Cannes Review: 'Jupiter's Moon' wants to be 'Children of Men' but fails

"White God" premiered a few years back at Cannes and proved to be an acclaimed hit at the fest. What was most exciting was the emergence of a new talent, director Kornél Mundruczó, who tackled his native Hungary's socio-political struggles through the eyes of a mixed breed canine named Hagen. The kinetic and frenetic over-stylization might have turned off a few timid souls, but Mundruczó made his mark, put a stamp on the fest if you will, and many were anxiously awaiting his next cinematic step forward.

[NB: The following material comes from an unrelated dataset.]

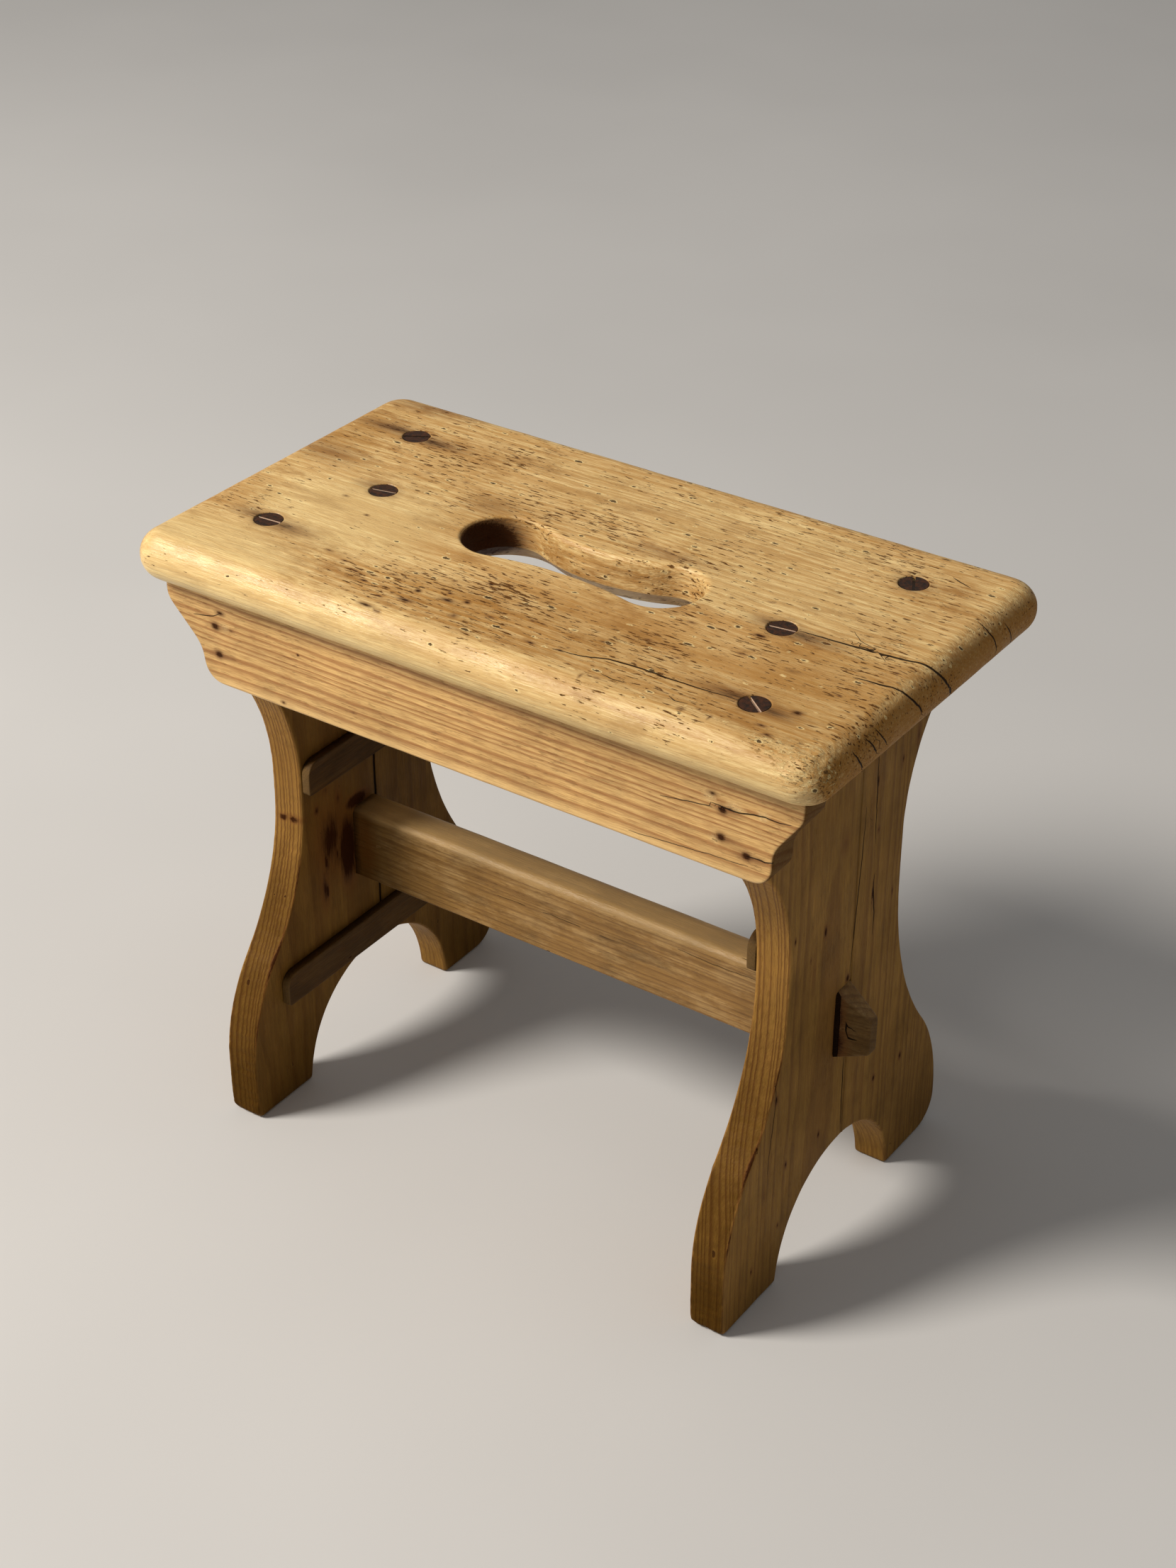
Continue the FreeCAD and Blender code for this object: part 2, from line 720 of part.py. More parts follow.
def drilled(label, blank, holes):
    """Finished piece: the blank with every fastener hole that reaches it."""
    piece = doc.addObject("Part::Cut", label)
    piece.Label = label
    piece.Base = blank
    piece.Tool = holes
    return piece


def signed(end, text):
    return text if end > 0 else f"-({text})"


# Screws through the seat: four into the end boards, two into the cleats
screw, screw_hole = screw_pattern(), screw_hole_pattern()
screws, holes = [], []
screw_rows = [row + ("sizes.board_thickness", 1) for row in OUTER_SCREW_SHARES]
screw_rows += [row + ("sizes.cleat_width", -1) for row in MIDDLE_SCREW_SHARES]
for count, (end, in_share, deep_share, slot_turn, width, outward) in enumerate(screw_rows, 1):
    across = signed(end, f"sizes.end_spread + {outward * in_share} * {width}")
    along = f"{deep_share} * sizes.apron_back"
    turn = FreeCAD.Rotation(Z, slot_turn)
    screws.append(copy_of(screw, f"screw_{count}", (across, along, "sizes.screw_top"), turn))
    spot = (across, along, "sizes.seat_height")
    holes.append(copy_of(screw_hole, f"screw_{count}_hole", spot, turn))

# Nails through the apron into the front boards
nail = nail_pattern("nail_pattern", "nail_length")
nail_hole = nail_hole_pattern("nail_hole_pattern", "nail_length")
apron_nails = []
nail_turn = FreeCAD.Rotation(X, 90)
for count, (end, in_share, up_share) in enumerate(APRON_NAIL_SHARES, 1):
    across = signed(end, f"sizes.end_spread + {in_share} * sizes.board_thickness")
    up = f"sizes.apron_rise + {up_share} * sizes.apron_height"
    apron_nails.append(copy_of(nail, f"apron_nail_{count}", (across, "-sizes.nail_face", up), nail_turn))
    spot = (across, "-sizes.apron_face", up)
    holes.append(copy_of(nail_hole, f"apron_nail_{count}_hole", spot, nail_turn))

# Short nails through the laths into the end boards
short_nail = nail_pattern("lath_nail_pattern", "lath_nail_length")
short_hole = nail_hole_pattern("lath_nail_hole_pattern", "lath_nail_length")
lath_nails = []
lath_rows = (
    ("upper", "upper_lath_front", "upper_lath_back"),
    ("lower", "lower_lath_half", "lower_lath_half"),
)
for end, end_name in ((-1, "left"), (1, "right")):
    for level, front, back in lath_rows:
        up = f"sizes.{level}_lath_rise + sizes.lath_middle"
        turn = FreeCAD.Rotation(Y, -90 * end)
        for count, reach_share in enumerate(LATH_NAIL_SHARES, 1):
            name = f"{end_name}_{level}_lath_nail_{count}"
            reach = front if reach_share < 0 else back
            along = f"{reach_share} * sizes.{reach}"
            sunk = signed(end, "sizes.lath_nail_face")
            lath_nails.append(copy_of(short_nail, name, (sunk, along, up), turn))
            spot = (signed(end, "sizes.lath_face"), along, up)
            holes.append(copy_of(short_hole, f"{name}_hole", spot, turn))

all_holes = group("fastener_holes", holes)

parts = [drilled("seat_board", seat_board_blank(), all_holes)]

apron = apron_blank("front_apron_blank")
place(apron, "0", "-sizes.apron_face", "sizes.apron_rise")
parts.append(drilled("front_apron", apron, all_holes))

for end_name, inner in (("left", "-sizes.end_outside"), ("right", "sizes.end_spread")):
    for half_name, side in (("front", -1), ("back", 1)):
        label = f"{end_name}_{half_name}_board"
        blank = end_board_blank(f"{label}_blank", side, end_name)
        blank.setExpression("Placement.Base.x", inner)
        parts.append(drilled(label, blank, all_holes))

for end_name, inner in (("left", "-sizes.end_spread"), ("right", "sizes.lath_face")):
    for level, front, back in lath_rows:
        label = f"{end_name}_{level}_lath"
        blank = lath_blank(f"{label}_blank", front, back)
        place(blank, inner, "0", f"sizes.{level}_lath_rise")
        parts.append(drilled(label, blank, all_holes))

for end_name, inner in (("left", "-sizes.end_spread"), ("right", "sizes.cleat_inside")):
    label = f"{end_name}_cleat"
    blank = doc.addObject("Part::Box", f"{label}_blank")
    bind(blank, Length="cleat_width", Height="cleat_depth")
    blank.setExpression("Width", "2 * sizes.apron_back")
    place(blank, inner, "-sizes.apron_back", "sizes.seat_underside - sizes.cleat_depth")
    parts.append(drilled(label, blank, all_holes))

parts.append(stretcher())
parts.append(group("seat_screws", screws))
parts.append(group("apron_nails", apron_nails))
parts.append(group("lath_nails", lath_nails))

doc.recompute()
for piece in doc.Objects:
    if "Invalid" in piece.State or "Error" in piece.State:
        raise RuntimeError(f"{piece.Label} failed: {piece.State}")
for piece in parts:
    if piece.Shape.isNull() or not piece.Shape.isValid():
        raise RuntimeError(f"{piece.Label} has no valid shape")

os.makedirs("parts", exist_ok=True)
for piece in parts:
    piece.Shape.exportStep(f"parts/{piece.Label}.step")
    box = piece.Shape.BoundBox
    print(f"{piece.Label:20s} solids {len(piece.Shape.Solids):2d} volume {piece.Shape.Volume:10.1f} "
          f"x {box.XMin:8.2f} {box.XMax:8.2f} y {box.YMin:7.2f} {box.YMax:7.2f} "
          f"z {box.ZMin:7.2f} {box.ZMax:7.2f}")
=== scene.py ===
"""Looks of the shoe fitting stool: old waxed pine, slotted screws and cut nails.

Metres and the same frame as the solids: the floor is z = 0, the seat's long side runs along X
and the front faces -Y. Outlines are worked in millimetres and scaled when a mesh is made.
"""
import math

import bmesh
import bpy
import numpy as np
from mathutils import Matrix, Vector, noise
from mathutils.geometry import delaunay_2d_cdt


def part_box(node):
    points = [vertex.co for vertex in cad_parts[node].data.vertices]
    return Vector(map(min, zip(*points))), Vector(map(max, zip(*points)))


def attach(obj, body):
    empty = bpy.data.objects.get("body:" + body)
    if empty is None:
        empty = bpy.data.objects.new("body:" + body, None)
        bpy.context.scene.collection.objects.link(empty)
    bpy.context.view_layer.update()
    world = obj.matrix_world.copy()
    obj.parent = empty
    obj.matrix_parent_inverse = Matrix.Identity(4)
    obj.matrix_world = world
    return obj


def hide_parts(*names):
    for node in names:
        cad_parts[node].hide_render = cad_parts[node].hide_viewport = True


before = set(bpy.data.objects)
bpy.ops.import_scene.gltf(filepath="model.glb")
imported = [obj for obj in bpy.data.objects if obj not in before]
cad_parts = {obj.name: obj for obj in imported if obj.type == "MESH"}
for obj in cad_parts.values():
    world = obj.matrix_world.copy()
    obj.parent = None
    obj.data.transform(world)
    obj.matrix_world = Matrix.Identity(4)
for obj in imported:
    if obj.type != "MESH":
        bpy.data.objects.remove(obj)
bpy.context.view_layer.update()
scene = bpy.context.scene
MM = 0.001

# Seat board
SEAT_HALF = (176.5, 96.25)
SEAT_LOW, SEAT_TOP = 282.0, 305.0
SEAT_CORNER = 14.5
NOSE = 11.27
SLOT_MIDDLE = (3.0, -3.7)
LOBE = 18.9
LOBE_AT = 41.2
WAIST_FRONT, WAIST_BACK = 13.8, 10.2
SLOT_CURVE_FRONT, SLOT_CURVE_BACK = 150.07, 83.0
SLOT_BEVEL = 7.5
SLOT_ARRIS, GRIP_ROUND = 0.7, 1.6

# Apron
APRON_FACE, APRON_BACK = 84.98, 68.98
APRON_LOW, COVE_AT, LIP_AT = 236.0, 253.0, 272.5
FOOT_END = {-1: 144.5, 1: 152.5}
COVE_END = {-1: 146.7, 1: 151.0}
LIP_END = 165.23
FOOT_ROUND, COVE_ROUND, LIP_ROUND = 10.0, 15.0, 8.0
APRON_TOP_ARRIS, APRON_ARRIS, APRON_BACK_ARRIS = 0.3, 1.3, 0.6
NAILS = ((-136.12, 251.64), (-137.17, 265.44), (127.67, 265.44), (127.32, 252.56), (139.28, 247.96))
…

Two years later he is back at Cannes, this time in official competition, with the ambitious sci-fi religious epic "Jupiter's Moon." Clocking in at 122 minutes, the film follows Aryan, a Syrian refugee, trying to cross the border, who is shot multiple times by crooked border officer Laszlo, a demonically charged Szabolcs Bede Fazekas. Not only does Aryan survive, but he starts to levitate in the sky and discovers that he has some kind of miraculous power.

Nobody sees the levitation happen. Once Aryan plants himself back down to earth authorities find him and put him in a refugee camp where the film's main protagonist, Dr. Stern (Merab Ninidze), notices the levitation again in full view. He is stunned. Although his heart can be in the right place, and he does seem to care for Aryan, Stern is corrupt and owes debt to a family of suitors, which leads him to sneak Aryan away from the camp and exploit him. He makes Aryan perform the miraculous feat to willing and paying customers in exchange for the refugee's freedom and a reunion with his dad back home.

Tackling both pertinently timely issues, the refugee crisis, and very silly ones, the levitation is supposed to be seen a religious miracle, "Jupiter's Moon" feels like a superhero movie crossed with Mexican new wave cinema. The film will surely be one of the more unique moviegoing experiences of the festival, I doubt we'll see another film like it this or any other year, even if it is narratively inconsistent in both tone and execution.

The trafficking of Aryan's "miracles" brings an almost quasi-biblical nature to the film, albeit one that feels forced and pretentious. Which can also be said of Mundruczó's direction. A clear influence here seems to be Alfonso Cuarron's "Children of Men" and Alejandro Gonzalez Inarritu's "Birdman," and "The Revenant" for that matter. In fact, the ambitious long take that opens the movie, one of many, has refugees caught crossing the water border and running for their lives and seems to be a direct riff on The Revenant's stunning opening sequence.

The movie doesn't lack in ambition, always a good thing, but it also doesn't seem to really find its own distinctive identity either. What does it want to be exactly? A superhero movie? A statement on the refugee crisis? A religious epic? Suffice to say that it probably wants to be all three, but that in turn makes for a messy, narratively incoherent ride. A good half hour could have been snipped to tighten the narrative's construct, maybe then "Jupiter's Moon" would have worked better. What we are left with instead is a film that has a collection of stunning sequences that don't add up to much, which eventually leads to repetitiveness and an anticlimactic finale.